Un’epidemia sociale che pare l’evoluzione contagiosa di quello stesso virus incubato dietro le stanze chiuse dei ragazzi hikikomori, altro disturbo non a caso made in Japan. E’ l’ex colosso dell’attivismo h24 in ogni in campo che ora si guarda allo specchio, scoprendo con paura il riflesso di figli amorfi e demotivati. Sul lavoro come nella vita privata. Sentimenti e passioni azzerati. Ambizioni desertificate e sogni inariditi. Non sempre non in tutti, ma il seme velenoso sta mettendo radici. Che fine fanno i “fuggiaschi consapevoli” giapponesi?”.

“Chi evapora spesso si rifugia in quartieri marginali come Kamagasaki a Osaka, luoghi dove l’anonimato è la regola e nessuno fa domande”; così si chiude col passato illuminato dal sole pallido della routine professionale per aprire un presente nell’ombra di una notte orfana di affetti.

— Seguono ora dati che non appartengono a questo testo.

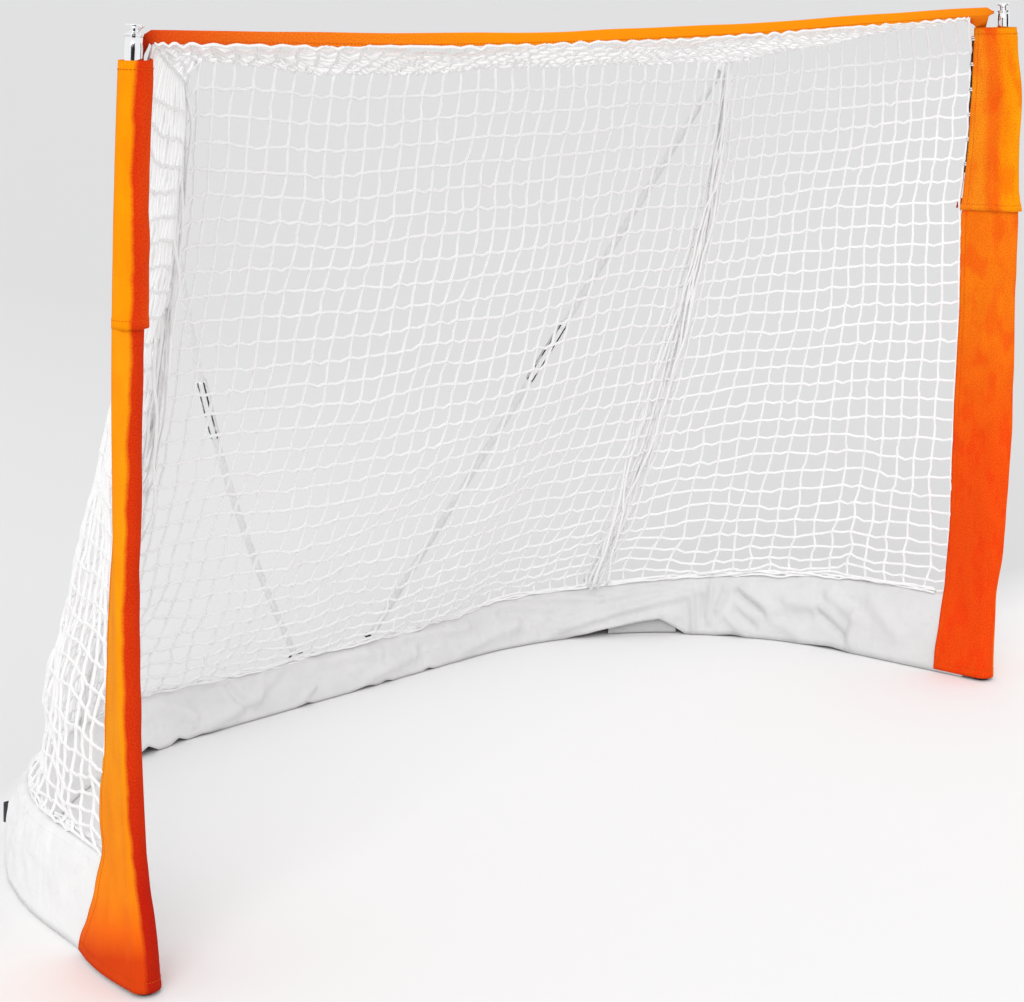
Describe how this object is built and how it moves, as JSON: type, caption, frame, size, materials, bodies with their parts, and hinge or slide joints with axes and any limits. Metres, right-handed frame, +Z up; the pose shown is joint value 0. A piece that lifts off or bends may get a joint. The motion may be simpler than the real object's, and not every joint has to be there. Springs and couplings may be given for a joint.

“I motivi che spingono a ricorrere ai “servizi yonigeya” - spiegano gli autori dell’inchiesta in stile “gonzo journalism” - nascono da situazioni di violenza domestica, debiti schiaccianti, fallimenti professionali, vergogna sociale o il peso insopportabile delle aspettative familiari. Nei casi più estremi, qualcuno richiede interventi di chirurgia estetica per rendere il distacco più definitivo”. E la sindrome dell’identità distopica si fa largo tra noi.